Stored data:
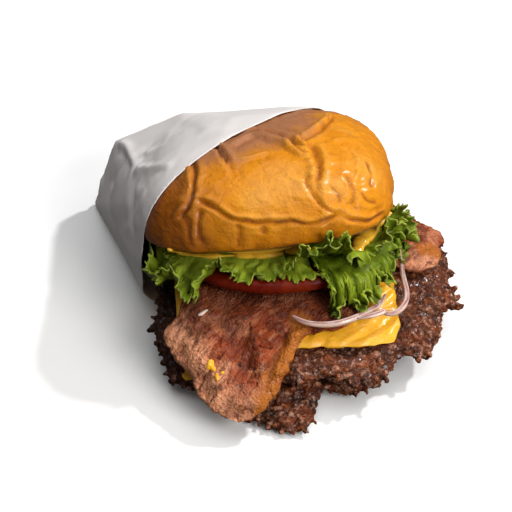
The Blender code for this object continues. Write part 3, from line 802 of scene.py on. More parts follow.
def bacon_finish(settings):
    """Fried back bacon: dark lean, paler cured meat whose colour is partly painted light, orange fat, small
    charred pits, and painted shade in its folds and painted shadow under the filling above.
    """
    r = Recipe("fried_bacon", Specular_IOR_Level=0.2, Coat_Roughness=0.08)
    dark_red = (0.09, 0.012, 0.003)
    pale = r.maths("ADD", r.attribute("pale"), r.times(r.mottle(95.0, 0.42, 0.6), 0.4))
    # Paler cured meat, partly painted light.
    colour = r.mix(r.levels(pale, 0.1, 0.85), settings.lean, settings.cured)
    streaks = r.noise(420, 4, 0.6, r.place((0.22, 1.0, 1.0), (0, 0, BACON_GRAIN_TURN)), 0.6)
    colour = r.mix(r.levels(streaks, 0.5, 0.64, 0.0, 0.8), colour, (0.07, 0.01, 0.003))
    colour = r.mix(r.levels(streaks, 0.47, 0.34, 0.0, 0.4), colour, (0.62, 0.27, 0.13))
    cooked = r.levels(r.attribute("pale"), 0.1, 0.9, 0.75, 0.15)
    colour = r.patched(colour, dark_red, cooked, 110.0, 0.5, 0.6)
    colour = r.mix(r.levels(r.attribute("fat"), 0.25, 0.75), colour, settings.fat)
    # Painted shadow under the filling above.
    colour = r.tinted(colour, (0.07, 0.014, 0.004), 0.7, "under")
    # Painted shade in the hollows of the folds.
    colour = r.tinted(colour, dark_red, 0.6, "rasher_fold_shade")
    colour = r.patched(colour, (0.3, 0.05, 0.008), 0.4, 260.0, 0.5, 0.68)
    colour = r.patched(colour, (0.03, 0.008, 0.004), 0.6, 420.0, 0.66, 0.74)
    colour = r.mix(r.levels(r.attribute("char"), 0.3, 0.8), colour, (0.012, 0.004, 0.003))
    relief = r.maths("ADD", streaks, r.pores(900.0, 0.4))
    wet = r.times(r.mottle(230.0, 0.5, 0.62), 0.35)
    return r.done(colour, r.grease(300.0, 0.16, 0.7), r.bump(relief, 1.2 * MM, 1.0), wet)


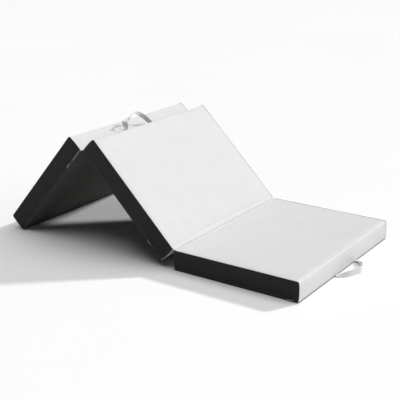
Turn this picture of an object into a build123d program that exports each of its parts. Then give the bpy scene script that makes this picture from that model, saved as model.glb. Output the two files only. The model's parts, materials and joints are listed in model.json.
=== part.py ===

Written exercise> Looking at the listing above, how many of its lines contain the string "this"? Give the number alone.

Exercise response> 2